SHORT PROBLEM:
Copy out every line exactly as given.

DATASET EXTRACT:

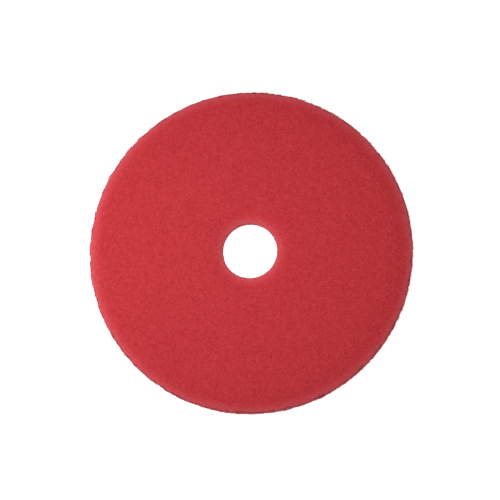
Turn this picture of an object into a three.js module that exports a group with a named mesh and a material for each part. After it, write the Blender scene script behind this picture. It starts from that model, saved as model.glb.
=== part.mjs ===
// A round nonwoven floor pad, the disc that a rotary floor machine spins on the floor.
// The pad is a lofty mat of crimped fibre: a thin web is lapped back and forth into a stack, the
// laps are bonded with resin, both faces are sprayed with binder, fine abrasive and red pigment,
// and a die cuts the disc and its centre hole through the whole stack.
// Millimetres, +Z up. The pad lies flat, and the origin is the centre of its underside.
import * as THREE from "three";

const PAD_DIAMETER = 508; // the standard 20 inch pad
const HOLE_DIAMETER = 86; // clears the centre lock of a pad driver
const PAD_THICKNESS = 25.4; // 1 inch
const LAP_COUNT = 8; // laps of web in the thickness
const BOND_LINE = 0.3; // open bond line between two laps
const DIE_EDGE_RADIUS = 2.4; // the die's squeeze leaves the edges of both faces round
const EDGE_STEPS = 4; // facets in a rounded edge
const ROUND_STEPS = 72; // facets around the pad

const OUTER_RADIUS = PAD_DIAMETER / 2;
const HOLE_RADIUS = HOLE_DIAMETER / 2;
const LAP_THICKNESS = (PAD_THICKNESS - BOND_LINE * (LAP_COUNT - 1)) / LAP_COUNT;

const COATED_WEB = new THREE.MeshStandardMaterial({
  name: "sprayed face web",
  color: "#c43a40",
  roughness: 0.95,
  metalness: 0,
});
const CORE_WEB = new THREE.MeshStandardMaterial({
  name: "bonded core web",
  color: "#b3343a",
  roughness: 0.95,
  metalness: 0,
});

// Points of a quarter circle about (x, y), from one angle in degrees to another.
function quarterArc(x, y, fromDegrees, toDegrees) {
  const points = [];
  for (let step = 0; step <= EDGE_STEPS; step++) {
    const degrees = THREE.MathUtils.lerp(fromDegrees, toDegrees, step / EDGE_STEPS);
    const angle = THREE.MathUtils.degToRad(degrees);
    points.push(
      new THREE.Vector2(
        x + DIE_EDGE_RADIUS * Math.cos(angle),
        y + DIE_EDGE_RADIUS * Math.sin(angle),
      ),
    );
  }
  return points;
}

// The section of a lap inside the stack: a plain strip with both edges cut square by the die.
function squareCutSection() {
  return [
    new THREE.Vector2(HOLE_RADIUS, 0),
    new THREE.Vector2(OUTER_RADIUS, 0),
    new THREE.Vector2(OUTER_RADIUS, LAP_THICKNESS),
    new THREE.Vector2(HOLE_RADIUS, LAP_THICKNESS),
  ];
}

// The section of the uppermost lap: its two upper edges are rounded.
function topFaceSection() {
  const arcY = LAP_THICKNESS - DIE_EDGE_RADIUS;
  return [
    new THREE.Vector2(HOLE_RADIUS, 0),
    new THREE.Vector2(OUTER_RADIUS, 0),
    ...quarterArc(OUTER_RADIUS - DIE_EDGE_RADIUS, arcY, 0, 90),
    ...quarterArc(HOLE_RADIUS + DIE_EDGE_RADIUS, arcY, 90, 180),
  ];
}

// The section of the lowest lap is the uppermost one turned over.
function bottomFaceSection() {
  return topFaceSection()
    .map((point) => new THREE.Vector2(point.x, LAP_THICKNESS - point.y))
    .reverse();
}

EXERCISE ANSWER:
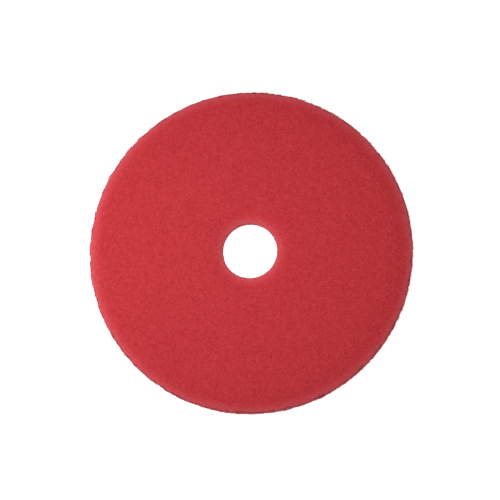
Turn this picture of an object into a three.js module that exports a group with a named mesh and a material for each part. After it, write the Blender scene script behind this picture. It starts from that model, saved as model.glb.
=== part.mjs ===
// A round nonwoven floor pad, the disc that a rotary floor machine spins on the floor.
// The pad is a lofty mat of crimped fibre: a thin web is lapped back and forth into a stack, the
// laps are bonded with resin, both faces are sprayed with binder, fine abrasive and red pigment,
// and a die cuts the disc and its centre hole through the whole stack.
// Millimetres, +Z up. The pad lies flat, and the origin is the centre of its underside.
import * as THREE from "three";

const PAD_DIAMETER = 508; // the standard 20 inch pad
const HOLE_DIAMETER = 86; // clears the centre lock of a pad driver
const PAD_THICKNESS = 25.4; // 1 inch
const LAP_COUNT = 8; // laps of web in the thickness
const BOND_LINE = 0.3; // open bond line between two laps
const DIE_EDGE_RADIUS = 2.4; // the die's squeeze leaves the edges of both faces round
const EDGE_STEPS = 4; // facets in a rounded edge
const ROUND_STEPS = 72; // facets around the pad

const OUTER_RADIUS = PAD_DIAMETER / 2;
const HOLE_RADIUS = HOLE_DIAMETER / 2;
const LAP_THICKNESS = (PAD_THICKNESS - BOND_LINE * (LAP_COUNT - 1)) / LAP_COUNT;

const COATED_WEB = new THREE.MeshStandardMaterial({
  name: "sprayed face web",
  color: "#c43a40",
  roughness: 0.95,
  metalness: 0,
});
const CORE_WEB = new THREE.MeshStandardMaterial({
  name: "bonded core web",
  color: "#b3343a",
  roughness: 0.95,
  metalness: 0,
});

// Points of a quarter circle about (x, y), from one angle in degrees to another.
function quarterArc(x, y, fromDegrees, toDegrees) {
  const points = [];
  for (let step = 0; step <= EDGE_STEPS; step++) {
    const degrees = THREE.MathUtils.lerp(fromDegrees, toDegrees, step / EDGE_STEPS);
    const angle = THREE.MathUtils.degToRad(degrees);
    points.push(
      new THREE.Vector2(
        x + DIE_EDGE_RADIUS * Math.cos(angle),
        y + DIE_EDGE_RADIUS * Math.sin(angle),
      ),
    );
  }
  return points;
}

// The section of a lap inside the stack: a plain strip with both edges cut square by the die.
function squareCutSection() {
  return [
    new THREE.Vector2(HOLE_RADIUS, 0),
    new THREE.Vector2(OUTER_RADIUS, 0),
    new THREE.Vector2(OUTER_RADIUS, LAP_THICKNESS),
    new THREE.Vector2(HOLE_RADIUS, LAP_THICKNESS),
  ];
}

// The section of the uppermost lap: its two upper edges are rounded.
function topFaceSection() {
  const arcY = LAP_THICKNESS - DIE_EDGE_RADIUS;
  return [
    new THREE.Vector2(HOLE_RADIUS, 0),
    new THREE.Vector2(OUTER_RADIUS, 0),
    ...quarterArc(OUTER_RADIUS - DIE_EDGE_RADIUS, arcY, 0, 90),
    ...quarterArc(HOLE_RADIUS + DIE_EDGE_RADIUS, arcY, 90, 180),
  ];
}

// The section of the lowest lap is the uppermost one turned over.
function bottomFaceSection() {
  return topFaceSection()
    .map((point) => new THREE.Vector2(point.x, LAP_THICKNESS - point.y))
    .reverse();
}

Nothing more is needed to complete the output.